Below is a block of data; give all of it again word for word.

→ Recorded information
---

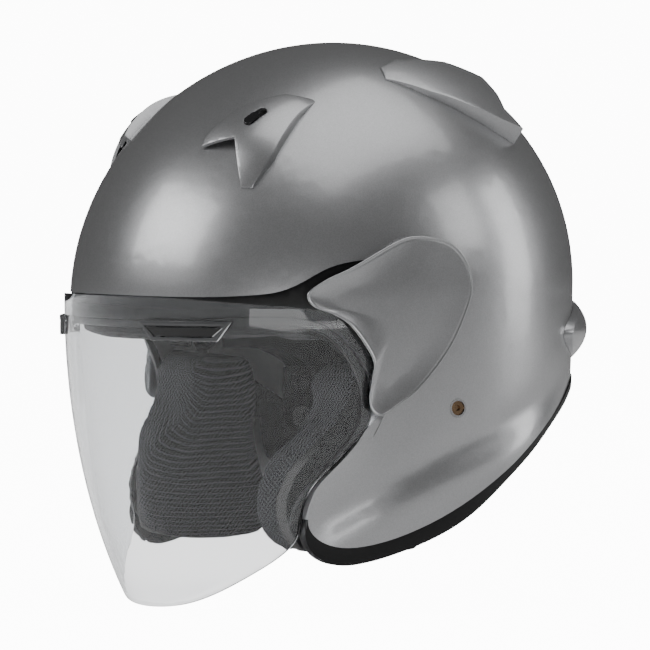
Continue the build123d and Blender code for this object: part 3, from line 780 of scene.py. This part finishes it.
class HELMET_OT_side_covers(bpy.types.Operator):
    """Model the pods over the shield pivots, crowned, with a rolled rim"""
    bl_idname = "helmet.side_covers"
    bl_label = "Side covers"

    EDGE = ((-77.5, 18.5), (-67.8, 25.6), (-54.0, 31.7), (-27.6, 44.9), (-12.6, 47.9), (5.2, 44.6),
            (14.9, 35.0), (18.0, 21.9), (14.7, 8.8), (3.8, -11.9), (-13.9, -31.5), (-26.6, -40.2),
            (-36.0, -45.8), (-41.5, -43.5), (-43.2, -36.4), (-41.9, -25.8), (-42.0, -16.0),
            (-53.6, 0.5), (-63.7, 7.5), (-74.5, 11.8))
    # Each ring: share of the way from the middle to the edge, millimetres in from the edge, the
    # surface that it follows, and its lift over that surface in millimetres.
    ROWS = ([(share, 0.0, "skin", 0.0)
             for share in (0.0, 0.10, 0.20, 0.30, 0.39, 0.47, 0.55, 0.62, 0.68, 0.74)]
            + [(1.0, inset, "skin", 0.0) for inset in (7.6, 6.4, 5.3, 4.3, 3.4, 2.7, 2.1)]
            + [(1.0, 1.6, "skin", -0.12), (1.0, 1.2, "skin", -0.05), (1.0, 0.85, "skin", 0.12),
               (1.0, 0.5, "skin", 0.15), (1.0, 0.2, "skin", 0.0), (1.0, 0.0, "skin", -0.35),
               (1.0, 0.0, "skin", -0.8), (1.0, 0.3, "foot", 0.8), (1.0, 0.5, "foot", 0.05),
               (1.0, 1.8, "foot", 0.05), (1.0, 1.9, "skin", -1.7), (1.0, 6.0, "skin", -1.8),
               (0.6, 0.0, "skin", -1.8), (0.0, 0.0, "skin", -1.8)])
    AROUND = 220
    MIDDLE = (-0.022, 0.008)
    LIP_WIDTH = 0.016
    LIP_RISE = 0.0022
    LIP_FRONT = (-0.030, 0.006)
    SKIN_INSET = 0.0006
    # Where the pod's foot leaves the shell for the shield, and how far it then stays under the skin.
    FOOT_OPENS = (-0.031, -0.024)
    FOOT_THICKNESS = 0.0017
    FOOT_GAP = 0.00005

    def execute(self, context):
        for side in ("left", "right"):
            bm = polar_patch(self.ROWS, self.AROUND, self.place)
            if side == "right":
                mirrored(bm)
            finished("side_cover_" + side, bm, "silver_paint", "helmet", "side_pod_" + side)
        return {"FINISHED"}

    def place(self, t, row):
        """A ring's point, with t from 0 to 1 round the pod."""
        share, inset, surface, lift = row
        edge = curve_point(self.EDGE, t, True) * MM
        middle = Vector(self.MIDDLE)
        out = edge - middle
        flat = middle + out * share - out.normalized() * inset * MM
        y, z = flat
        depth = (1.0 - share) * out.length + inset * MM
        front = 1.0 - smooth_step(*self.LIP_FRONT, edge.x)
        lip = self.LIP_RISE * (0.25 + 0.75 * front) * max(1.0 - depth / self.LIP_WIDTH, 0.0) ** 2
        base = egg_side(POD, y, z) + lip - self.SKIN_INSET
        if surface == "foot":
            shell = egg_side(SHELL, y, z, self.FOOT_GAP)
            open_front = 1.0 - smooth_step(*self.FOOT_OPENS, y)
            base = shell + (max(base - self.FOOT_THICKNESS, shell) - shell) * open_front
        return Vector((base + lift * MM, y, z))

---

→ Expected answer
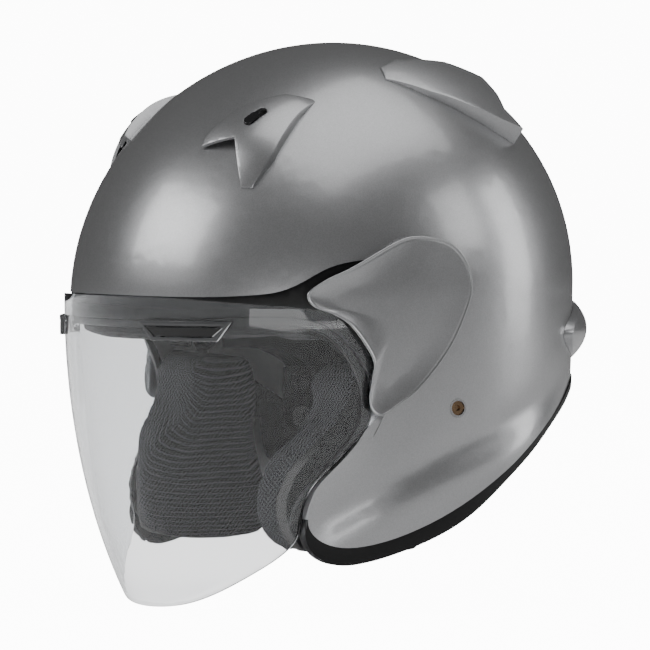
Continue the build123d and Blender code for this object: part 3, from line 780 of scene.py. This part finishes it.
class HELMET_OT_side_covers(bpy.types.Operator):
    """Model the pods over the shield pivots, crowned, with a rolled rim"""
    bl_idname = "helmet.side_covers"
    bl_label = "Side covers"

    EDGE = ((-77.5, 18.5), (-67.8, 25.6), (-54.0, 31.7), (-27.6, 44.9), (-12.6, 47.9), (5.2, 44.6),
            (14.9, 35.0), (18.0, 21.9), (14.7, 8.8), (3.8, -11.9), (-13.9, -31.5), (-26.6, -40.2),
            (-36.0, -45.8), (-41.5, -43.5), (-43.2, -36.4), (-41.9, -25.8), (-42.0, -16.0),
            (-53.6, 0.5), (-63.7, 7.5), (-74.5, 11.8))
    # Each ring: share of the way from the middle to the edge, millimetres in from the edge, the
    # surface that it follows, and its lift over that surface in millimetres.
    ROWS = ([(share, 0.0, "skin", 0.0)
             for share in (0.0, 0.10, 0.20, 0.30, 0.39, 0.47, 0.55, 0.62, 0.68, 0.74)]
            + [(1.0, inset, "skin", 0.0) for inset in (7.6, 6.4, 5.3, 4.3, 3.4, 2.7, 2.1)]
            + [(1.0, 1.6, "skin", -0.12), (1.0, 1.2, "skin", -0.05), (1.0, 0.85, "skin", 0.12),
               (1.0, 0.5, "skin", 0.15), (1.0, 0.2, "skin", 0.0), (1.0, 0.0, "skin", -0.35),
               (1.0, 0.0, "skin", -0.8), (1.0, 0.3, "foot", 0.8), (1.0, 0.5, "foot", 0.05),
               (1.0, 1.8, "foot", 0.05), (1.0, 1.9, "skin", -1.7), (1.0, 6.0, "skin", -1.8),
               (0.6, 0.0, "skin", -1.8), (0.0, 0.0, "skin", -1.8)])
    AROUND = 220
    MIDDLE = (-0.022, 0.008)
    LIP_WIDTH = 0.016
    LIP_RISE = 0.0022
    LIP_FRONT = (-0.030, 0.006)
    SKIN_INSET = 0.0006
    # Where the pod's foot leaves the shell for the shield, and how far it then stays under the skin.
    FOOT_OPENS = (-0.031, -0.024)
    FOOT_THICKNESS = 0.0017
    FOOT_GAP = 0.00005

    def execute(self, context):
        for side in ("left", "right"):
            bm = polar_patch(self.ROWS, self.AROUND, self.place)
            if side == "right":
                mirrored(bm)
            finished("side_cover_" + side, bm, "silver_paint", "helmet", "side_pod_" + side)
        return {"FINISHED"}

    def place(self, t, row):
        """A ring's point, with t from 0 to 1 round the pod."""
        share, inset, surface, lift = row
        edge = curve_point(self.EDGE, t, True) * MM
        middle = Vector(self.MIDDLE)
        out = edge - middle
        flat = middle + out * share - out.normalized() * inset * MM
        y, z = flat
        depth = (1.0 - share) * out.length + inset * MM
        front = 1.0 - smooth_step(*self.LIP_FRONT, edge.x)
        lip = self.LIP_RISE * (0.25 + 0.75 * front) * max(1.0 - depth / self.LIP_WIDTH, 0.0) ** 2
        base = egg_side(POD, y, z) + lip - self.SKIN_INSET
        if surface == "foot":
            shell = egg_side(SHELL, y, z, self.FOOT_GAP)
            open_front = 1.0 - smooth_step(*self.FOOT_OPENS, y)
            base = shell + (max(base - self.FOOT_THICKNESS, shell) - shell) * open_front
        return Vector((base + lift * MM, y, z))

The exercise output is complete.